Targeting more than one glycolytic enzyme seems attractive to combat cancer. Hexokinase II was reported to be the facilitator and gatekeeper of malignancy 43. Other glycolytic enzymes seem important also for cancer cells for the fact that glycolysis in cancer starts with glucose phosphorylation and ends with lactate formation (Warburg effect). However, intermediates of glycolysis e.g. G6P and F6P are also intermediates of another metabolic pathways e.g. gluconeogenesis and hexose monophosphate shunt etc. Targeting more than one point of glycolysis downstream of HK together with HK II itself may carry the benefits of better therapeutic effects, lower doses used and lower side effects. Citrate is an inhibitor of the second key enzyme of glycolysis (Phosphofructokinase, PFK). Citrate is abundant in citrus fruits e.g. orange and lemon. Citrate is a safe natural organic acid that is present as a major intermediate of citric acid cycle described by sir Krebs H.A 44. Although little attention was paid to its role as an anticancer agent, citrate was reported to exert potent anticancer effects in many types of cancer e.g. citrate was reported in treating mesothelioma in which citrate caused a reduction in the expression of anti-apoptotic proteins e.g. Mcl-1. Citrate sensitized mesothelioma cells to cisplatin 45. Citrate alone with no adjuvant chemotherapy successfully improved a patient with medullary thyroid carcinoma 46. Citrate induced a massive apoptotic cell death in gastric cancer cell lines that was associated with a decrease in the expression of anti-apoptotic proteins 47. Moreover, citrate was powerful in treatment of antibiotic-resistant postoperative wounds of cancer patients 48. In leukemia and lymphoma cell lines, citrate alone or combined with chemotherapeutic drugs induced a dose-dependent lympholytic activity. Safety of citrate was reported as regard effect on human normal peripheral blood mesenchymal cells 49.
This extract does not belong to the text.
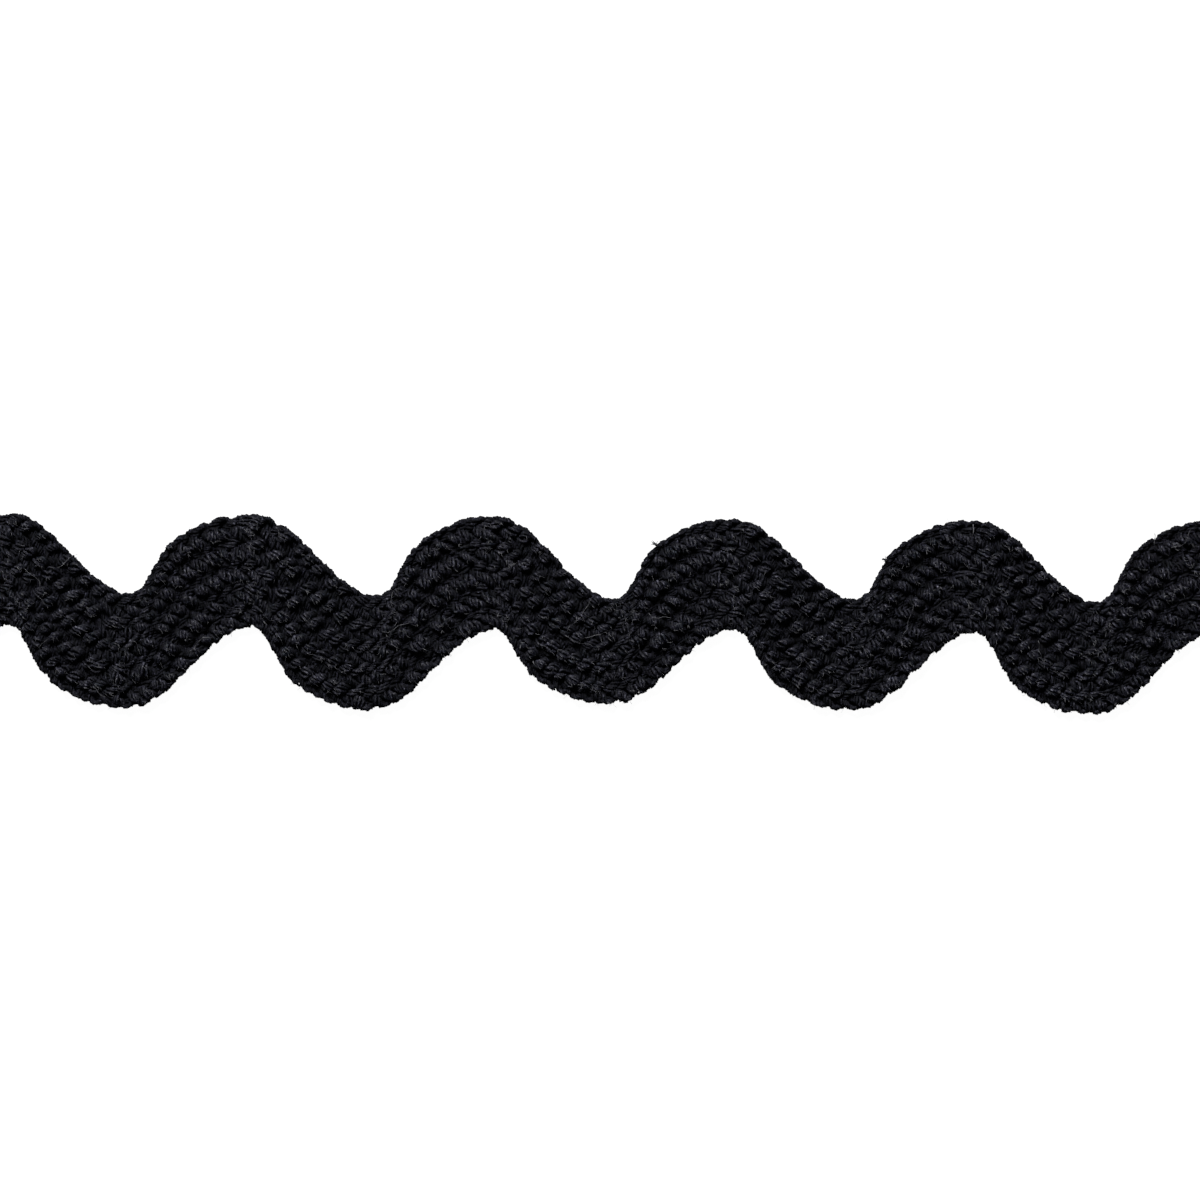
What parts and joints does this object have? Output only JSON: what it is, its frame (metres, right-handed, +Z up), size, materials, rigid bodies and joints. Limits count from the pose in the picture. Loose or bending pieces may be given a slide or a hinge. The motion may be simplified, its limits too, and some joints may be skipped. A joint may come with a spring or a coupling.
{
  "type": "ric rac trim",
  "caption": "Cut length of narrow flat braid woven in even waves, lying flat, with ribs along its climbing slopes.",
  "frame": {"origin": "on the surface it lies on, under the middle of the band's box", "axes": "+X along the band, +Y across it towards the top edge, +Z up out of its face"},
  "size_m": [0.11, 0.015, 0.0016],
  "materials": {
    "black_yarn": "matte braided yarn"
  },
  "bodies": {
    "root": {"ric_rac_band": "black_yarn"}
  },
  "joints": []
}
As a future prospect for this kind of studies targeting glycolysis, it seems necessary to include inhibitors of HK II and PFK. 3BP is highly recommended with citrate in light of the strong synergistic effect of their combinations 35. Understanding the biology of malignant metastasis and its sequential steps 50 helps in improving current treatment outcomes in cancer. 3BP is an antagonist of lactate (facilitator of metastasis) 35. 3BP deprives cancer cells of the essential requirement for the process of metastasis e.g. ATP, lactate and G6P (product of HK II). 3BP targeted critical steps of malignant metastasis e.g. cancer cell survival, proliferation, migratory power and clonogenic power.
3BP is a promising antineoplastic agent for treating all types of hematological malignancy. So many anticancer mechanisms are attributed to 3BP. 3BP-induced inhibition of cancer energetics and the Warburg effect are vital for its anticancer effects. Further research is highly needed to improve 3BP delivery and release at target sites and to modify 3BP crossing at relevant biological barriers.
The author declares that there is no conflict of interest with anyone
The author is grateful for Taibah university, Saudi Arabia for kindly providing the research facilities e.g. ithenticate programme.